Eine Zeit lang diskutierten wir eine Variante, gemäss der ein solches Gesetz explizit die Teilnahme an «bewaffneten Friedensinterventionen» hätte regeln sollen. Juristische Vorabklärungen haben aber ergeben, dass diese Formulierung möglicherweise im Widerspruch zu Artikel 17.1 («Die Schweiz hat keine Armee») stünde.
Sowohl politisch wie auch verfassungsrechtlich könnten daraus Probleme entstehen. Daher fügten wir in den Verfassungsartikel 17 neu einen 2. Absatz ein, der erstens eine Präzisierung des Begriffs Armee beinhaltet und zweitens einen gesetzlichen Spielraum im Bereich ‹Beteiligung an internationalen Friedensbemühungen› eröffnet. Sollte die Schweiz also dereinst einer demokratisierten Uno bei der Rekrutierung von Blauhelm-Freiwilligen unter die Arme greifen wollen, wäre dazu keine Verfassungsrevision nötig. Damit andererseits aus dem Spielraum keine Spielwiese wird, auf der man überholte nationale Verteidigungsanstrengungen unter dem Vorwand ‹internationale Friedensbemühungen› zu legitimieren versucht, bleiben letztere explizit auf das Ausland beschränkt. Die Grundlage für eine wie auch immer geartete Wehrpflicht wäre übrigens mit dem aktuellen Artikel 18 der Bundesverfassung ebenfalls abgeschafft.

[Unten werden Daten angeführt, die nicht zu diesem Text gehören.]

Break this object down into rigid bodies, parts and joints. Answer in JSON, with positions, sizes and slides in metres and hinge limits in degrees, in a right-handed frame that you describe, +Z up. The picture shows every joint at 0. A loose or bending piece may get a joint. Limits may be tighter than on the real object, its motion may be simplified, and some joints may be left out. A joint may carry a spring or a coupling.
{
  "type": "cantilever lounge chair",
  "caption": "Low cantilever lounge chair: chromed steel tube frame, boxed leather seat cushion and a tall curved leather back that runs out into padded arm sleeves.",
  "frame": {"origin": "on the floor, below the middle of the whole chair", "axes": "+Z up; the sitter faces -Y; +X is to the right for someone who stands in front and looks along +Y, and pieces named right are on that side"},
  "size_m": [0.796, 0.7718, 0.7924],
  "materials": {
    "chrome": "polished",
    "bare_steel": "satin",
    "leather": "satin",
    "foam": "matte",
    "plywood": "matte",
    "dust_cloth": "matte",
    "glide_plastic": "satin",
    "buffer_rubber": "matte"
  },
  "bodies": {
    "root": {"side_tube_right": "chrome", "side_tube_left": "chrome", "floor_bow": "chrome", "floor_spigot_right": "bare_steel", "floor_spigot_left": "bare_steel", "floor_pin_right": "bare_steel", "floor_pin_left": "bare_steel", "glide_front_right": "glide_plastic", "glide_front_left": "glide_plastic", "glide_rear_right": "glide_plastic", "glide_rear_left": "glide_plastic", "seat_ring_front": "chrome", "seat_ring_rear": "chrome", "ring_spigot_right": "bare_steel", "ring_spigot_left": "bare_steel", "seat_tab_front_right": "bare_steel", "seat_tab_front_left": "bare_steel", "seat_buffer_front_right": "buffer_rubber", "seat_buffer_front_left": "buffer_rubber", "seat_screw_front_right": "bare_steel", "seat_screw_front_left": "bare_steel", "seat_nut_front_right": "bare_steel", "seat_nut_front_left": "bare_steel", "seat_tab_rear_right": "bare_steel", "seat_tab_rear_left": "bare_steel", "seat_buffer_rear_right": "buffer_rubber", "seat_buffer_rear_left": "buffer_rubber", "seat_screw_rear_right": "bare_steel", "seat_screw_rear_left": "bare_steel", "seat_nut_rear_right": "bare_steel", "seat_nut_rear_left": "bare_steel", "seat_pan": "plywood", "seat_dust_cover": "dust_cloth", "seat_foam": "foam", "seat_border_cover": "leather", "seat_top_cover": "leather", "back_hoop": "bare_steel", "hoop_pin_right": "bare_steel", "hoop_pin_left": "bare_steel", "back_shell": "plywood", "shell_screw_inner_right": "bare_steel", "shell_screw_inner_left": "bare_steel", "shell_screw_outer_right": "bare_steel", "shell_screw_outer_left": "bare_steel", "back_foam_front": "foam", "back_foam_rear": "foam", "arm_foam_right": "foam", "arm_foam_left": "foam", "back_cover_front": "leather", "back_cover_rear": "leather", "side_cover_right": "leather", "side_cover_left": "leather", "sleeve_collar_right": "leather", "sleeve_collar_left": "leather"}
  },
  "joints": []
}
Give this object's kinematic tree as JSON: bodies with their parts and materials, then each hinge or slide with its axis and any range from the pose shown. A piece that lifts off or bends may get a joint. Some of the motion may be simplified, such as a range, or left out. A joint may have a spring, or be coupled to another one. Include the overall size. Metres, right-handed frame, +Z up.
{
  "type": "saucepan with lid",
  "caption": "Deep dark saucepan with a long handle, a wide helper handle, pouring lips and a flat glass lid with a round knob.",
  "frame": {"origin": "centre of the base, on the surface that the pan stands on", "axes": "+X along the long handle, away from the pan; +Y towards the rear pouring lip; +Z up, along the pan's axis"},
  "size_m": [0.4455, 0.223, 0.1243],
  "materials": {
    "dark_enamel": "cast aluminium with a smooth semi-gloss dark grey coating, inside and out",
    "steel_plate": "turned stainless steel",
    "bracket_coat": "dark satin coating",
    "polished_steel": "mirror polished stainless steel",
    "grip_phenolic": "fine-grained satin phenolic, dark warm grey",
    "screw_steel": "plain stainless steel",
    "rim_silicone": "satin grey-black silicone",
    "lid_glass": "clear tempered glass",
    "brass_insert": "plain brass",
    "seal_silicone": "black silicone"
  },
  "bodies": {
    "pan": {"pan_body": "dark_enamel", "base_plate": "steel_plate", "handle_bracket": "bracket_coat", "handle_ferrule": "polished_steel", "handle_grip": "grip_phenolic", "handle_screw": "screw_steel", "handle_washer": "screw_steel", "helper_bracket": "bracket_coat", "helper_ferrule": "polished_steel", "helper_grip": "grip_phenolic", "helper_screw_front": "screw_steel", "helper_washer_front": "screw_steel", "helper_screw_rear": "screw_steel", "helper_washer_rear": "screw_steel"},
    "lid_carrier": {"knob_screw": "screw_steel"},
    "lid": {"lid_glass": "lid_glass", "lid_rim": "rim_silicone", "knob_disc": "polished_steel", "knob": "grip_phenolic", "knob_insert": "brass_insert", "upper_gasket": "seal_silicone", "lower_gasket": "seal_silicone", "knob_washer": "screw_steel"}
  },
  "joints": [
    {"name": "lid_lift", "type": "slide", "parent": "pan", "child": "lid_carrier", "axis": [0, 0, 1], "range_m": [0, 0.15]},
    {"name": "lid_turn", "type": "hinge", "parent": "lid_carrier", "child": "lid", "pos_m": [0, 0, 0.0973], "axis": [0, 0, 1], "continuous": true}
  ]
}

Im Initiativtext neu hinzugekommen ist ein Absatz (Art. 17.3), der sich gegen die angestrengten Bemühungen der Schweizer Armee richtet, sich in Bereichen ziviler Politik ‹unentbehrlich› zu machen. Wir sind der Meinung, Aufgaben des Katastrophenschutzes, die Bewachung von Konferenzen und Botschaften sowie Beiträge zum transnationalen Rettungswesen können effizienter von zivilen Organen erfüllt werden. Dazu braucht es keine Armee, sondern politische Erfindungsgabe. Asylpolitik, Verbrechensbekämpfung und Ordnungsaufgaben sollten in einem Rechtsstaat sowieso den zivilen Behörden obliegen.

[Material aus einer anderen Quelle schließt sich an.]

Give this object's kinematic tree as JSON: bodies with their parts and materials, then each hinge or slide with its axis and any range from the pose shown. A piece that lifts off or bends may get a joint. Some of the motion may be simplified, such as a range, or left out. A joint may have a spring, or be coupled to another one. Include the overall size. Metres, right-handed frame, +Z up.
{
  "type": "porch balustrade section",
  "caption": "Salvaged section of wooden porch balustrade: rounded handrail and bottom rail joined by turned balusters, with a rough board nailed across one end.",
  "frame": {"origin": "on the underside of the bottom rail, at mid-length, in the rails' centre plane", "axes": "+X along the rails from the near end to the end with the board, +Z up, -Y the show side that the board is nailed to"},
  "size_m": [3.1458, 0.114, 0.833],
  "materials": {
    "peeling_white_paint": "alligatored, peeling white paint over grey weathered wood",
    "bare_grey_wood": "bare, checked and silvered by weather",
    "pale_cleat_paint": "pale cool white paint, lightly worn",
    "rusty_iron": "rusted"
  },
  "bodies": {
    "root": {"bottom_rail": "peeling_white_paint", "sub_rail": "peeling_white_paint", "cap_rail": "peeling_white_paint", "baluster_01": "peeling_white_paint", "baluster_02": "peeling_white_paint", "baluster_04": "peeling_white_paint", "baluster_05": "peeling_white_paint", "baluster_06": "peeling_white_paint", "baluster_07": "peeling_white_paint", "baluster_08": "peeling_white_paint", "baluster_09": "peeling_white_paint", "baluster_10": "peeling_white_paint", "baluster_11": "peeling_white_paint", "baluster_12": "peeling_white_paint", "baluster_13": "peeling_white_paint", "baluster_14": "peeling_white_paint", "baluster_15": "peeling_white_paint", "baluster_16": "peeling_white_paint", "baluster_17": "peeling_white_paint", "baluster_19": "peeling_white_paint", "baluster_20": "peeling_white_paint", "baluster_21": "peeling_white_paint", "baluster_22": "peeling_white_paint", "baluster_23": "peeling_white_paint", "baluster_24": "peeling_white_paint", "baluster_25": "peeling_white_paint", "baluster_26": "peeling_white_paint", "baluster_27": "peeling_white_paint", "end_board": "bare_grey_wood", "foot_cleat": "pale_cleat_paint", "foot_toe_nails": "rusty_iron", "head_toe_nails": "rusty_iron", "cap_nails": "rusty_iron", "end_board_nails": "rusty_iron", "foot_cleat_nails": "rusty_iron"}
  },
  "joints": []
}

Den zweiten und dritten Abschnitt, sowie den ersten Satz des vierten Punktes des ersten Initiativentwurfs haben wir neu im Artikel 18 zusammengefasst. Mit diesem Artikel würden zum ersten Mal Begriff und Ziel einer schweizerischen Sicherheitspolitik in der Verfassung festgelegt. Während ‹Sicherheit› im Vokabular der Militaristen gegenwärtig zum ideologischen Kampfbegriff mutiert, der das Militärische im Zivilen verankert, zielt die Initiative auf die gesellschaftlich-globalen Grundlagen von Frieden. Verzichtet haben wir auf den Passus, der eine Umlagerung der Mittel auf die zivile Friedenssicherung verlangt. Entweder erreicht man damit nicht substantiell mehr als mit dem übrigen Text oder man handelt sich Schwierigkeiten hinsichtlich des Gebots der Einheit der Materie ein (siehe Halbierungsinitiative).

Alle an die VV

Eine geringfügig anders lautende Variante des Initiativtextes wurde im Oktober in einer gesamtschweizerischen Koordinationssitzung vordiskutiert. Das Echo war generell positiv. Noch sind aber nicht alle juristischen Fragen bereinigt. Abzuklären bleibt insbesondere, ob die Initiative im Unterschied zum ersten Versuch in den 80er Jahren ohne Auslegungsklausel auskommt («Keine Bestimmung dieser Verfassung darf so ausgelegt werden, dass sie die Existenz einer Armee voraussetze oder rechtfertige.») Vor allem aber steht nochmals eine vertiefte politische Auseinandersetzung an. Die bevorstehende VV bietet eine wichtige Gelegenheit, um die Vor- und Nachteile der überarbeiteten Fassung abzuwägen und allenfalls weitere Vorschläge zu präsentieren. Kommt hin und bringt Eure Meinung ein! Die bisherige Arbeit hat uns, so hoffe ich wenigstens, einem Konsens ein gutes Stück näher gebracht – gemeinsam schaffen wir am 24. November einen weiteren Schritt auf dem Weg zu einer Schweiz ohne Armee.